◆ **WHAT NEEDS TO BE DONE**
Locate the line that contains "Write part 2 of" in the entries below, then repeat it and every following line through the line that contains "along, across, depth = graph.split(grain)", exactly, and no others.

◆ **GIVEN RECORDS**
## BEGIN
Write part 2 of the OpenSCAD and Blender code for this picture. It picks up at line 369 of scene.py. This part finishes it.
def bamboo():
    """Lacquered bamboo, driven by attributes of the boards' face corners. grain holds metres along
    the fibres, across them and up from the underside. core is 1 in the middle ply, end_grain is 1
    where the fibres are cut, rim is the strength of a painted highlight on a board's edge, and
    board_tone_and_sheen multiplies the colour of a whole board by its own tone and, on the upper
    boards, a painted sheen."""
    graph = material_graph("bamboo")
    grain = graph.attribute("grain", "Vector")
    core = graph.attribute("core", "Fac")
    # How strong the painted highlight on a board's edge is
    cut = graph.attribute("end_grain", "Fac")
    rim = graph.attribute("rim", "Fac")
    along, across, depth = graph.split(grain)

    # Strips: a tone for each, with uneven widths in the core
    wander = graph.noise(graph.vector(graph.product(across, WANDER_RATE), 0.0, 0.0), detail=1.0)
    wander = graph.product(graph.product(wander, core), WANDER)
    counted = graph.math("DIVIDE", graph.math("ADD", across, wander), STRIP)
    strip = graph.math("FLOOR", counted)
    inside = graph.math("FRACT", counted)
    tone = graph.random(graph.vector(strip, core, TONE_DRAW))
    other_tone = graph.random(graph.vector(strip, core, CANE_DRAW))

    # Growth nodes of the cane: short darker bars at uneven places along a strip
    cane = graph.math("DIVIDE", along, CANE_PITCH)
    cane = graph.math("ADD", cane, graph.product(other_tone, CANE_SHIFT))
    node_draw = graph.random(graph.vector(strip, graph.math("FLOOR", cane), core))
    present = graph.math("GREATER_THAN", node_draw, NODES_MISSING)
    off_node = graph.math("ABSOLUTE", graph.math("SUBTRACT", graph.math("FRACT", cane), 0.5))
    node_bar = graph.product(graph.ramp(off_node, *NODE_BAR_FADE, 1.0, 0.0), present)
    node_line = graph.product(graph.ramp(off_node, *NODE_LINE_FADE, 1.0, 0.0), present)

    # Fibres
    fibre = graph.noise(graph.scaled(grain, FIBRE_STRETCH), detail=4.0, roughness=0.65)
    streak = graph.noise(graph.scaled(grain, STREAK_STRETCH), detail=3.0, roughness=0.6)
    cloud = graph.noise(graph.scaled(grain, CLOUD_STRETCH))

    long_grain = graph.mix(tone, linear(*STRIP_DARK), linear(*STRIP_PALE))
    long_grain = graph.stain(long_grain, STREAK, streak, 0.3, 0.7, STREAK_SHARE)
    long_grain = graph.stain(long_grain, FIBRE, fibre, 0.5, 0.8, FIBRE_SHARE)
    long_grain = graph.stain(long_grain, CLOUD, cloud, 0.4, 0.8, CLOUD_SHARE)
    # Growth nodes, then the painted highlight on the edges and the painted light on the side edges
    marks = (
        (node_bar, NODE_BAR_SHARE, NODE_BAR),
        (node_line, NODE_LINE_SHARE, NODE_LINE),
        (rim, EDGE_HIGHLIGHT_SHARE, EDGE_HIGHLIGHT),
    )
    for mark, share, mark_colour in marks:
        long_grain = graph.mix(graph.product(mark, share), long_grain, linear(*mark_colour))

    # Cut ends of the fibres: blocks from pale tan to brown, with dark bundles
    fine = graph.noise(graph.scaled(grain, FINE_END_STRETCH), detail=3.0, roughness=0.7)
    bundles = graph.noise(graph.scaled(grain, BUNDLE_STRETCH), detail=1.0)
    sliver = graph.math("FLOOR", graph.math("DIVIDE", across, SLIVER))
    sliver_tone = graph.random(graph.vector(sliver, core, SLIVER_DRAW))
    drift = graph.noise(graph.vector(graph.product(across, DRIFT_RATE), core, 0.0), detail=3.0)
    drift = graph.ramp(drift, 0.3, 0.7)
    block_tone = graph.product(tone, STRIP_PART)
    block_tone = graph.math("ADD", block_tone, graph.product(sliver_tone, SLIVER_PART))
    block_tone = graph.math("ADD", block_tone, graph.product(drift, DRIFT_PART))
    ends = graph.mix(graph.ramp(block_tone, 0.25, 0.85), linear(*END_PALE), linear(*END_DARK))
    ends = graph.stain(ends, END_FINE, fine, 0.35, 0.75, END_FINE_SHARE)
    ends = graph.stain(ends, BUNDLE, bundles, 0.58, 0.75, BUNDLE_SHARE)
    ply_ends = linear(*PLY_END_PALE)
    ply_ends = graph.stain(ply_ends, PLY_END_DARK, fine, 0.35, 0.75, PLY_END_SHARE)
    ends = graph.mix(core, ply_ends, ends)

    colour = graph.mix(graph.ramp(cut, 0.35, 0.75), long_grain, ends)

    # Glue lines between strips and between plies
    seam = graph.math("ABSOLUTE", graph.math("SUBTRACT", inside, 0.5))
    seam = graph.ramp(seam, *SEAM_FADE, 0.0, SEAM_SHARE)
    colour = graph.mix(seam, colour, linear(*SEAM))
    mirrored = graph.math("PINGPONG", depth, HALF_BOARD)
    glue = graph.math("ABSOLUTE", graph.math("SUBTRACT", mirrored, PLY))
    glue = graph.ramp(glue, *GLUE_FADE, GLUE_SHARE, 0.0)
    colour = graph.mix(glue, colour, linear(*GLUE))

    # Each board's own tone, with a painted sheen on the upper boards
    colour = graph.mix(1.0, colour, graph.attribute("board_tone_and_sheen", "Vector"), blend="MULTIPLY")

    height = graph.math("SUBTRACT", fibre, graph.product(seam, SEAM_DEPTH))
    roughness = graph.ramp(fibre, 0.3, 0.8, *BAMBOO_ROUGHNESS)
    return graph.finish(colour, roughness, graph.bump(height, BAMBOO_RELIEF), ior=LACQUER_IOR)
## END
## BEGIN
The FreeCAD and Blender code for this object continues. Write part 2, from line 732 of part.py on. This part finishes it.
## END
◆ **EXERCISE ANSWER**
Write part 2 of the OpenSCAD and Blender code for this picture. It picks up at line 369 of scene.py. This part finishes it.
def bamboo():
    """Lacquered bamboo, driven by attributes of the boards' face corners. grain holds metres along
    the fibres, across them and up from the underside. core is 1 in the middle ply, end_grain is 1
    where the fibres are cut, rim is the strength of a painted highlight on a board's edge, and
    board_tone_and_sheen multiplies the colour of a whole board by its own tone and, on the upper
    boards, a painted sheen."""
    graph = material_graph("bamboo")
    grain = graph.attribute("grain", "Vector")
    core = graph.attribute("core", "Fac")
    # How strong the painted highlight on a board's edge is
    cut = graph.attribute("end_grain", "Fac")
    rim = graph.attribute("rim", "Fac")
    along, across, depth = graph.split(grain)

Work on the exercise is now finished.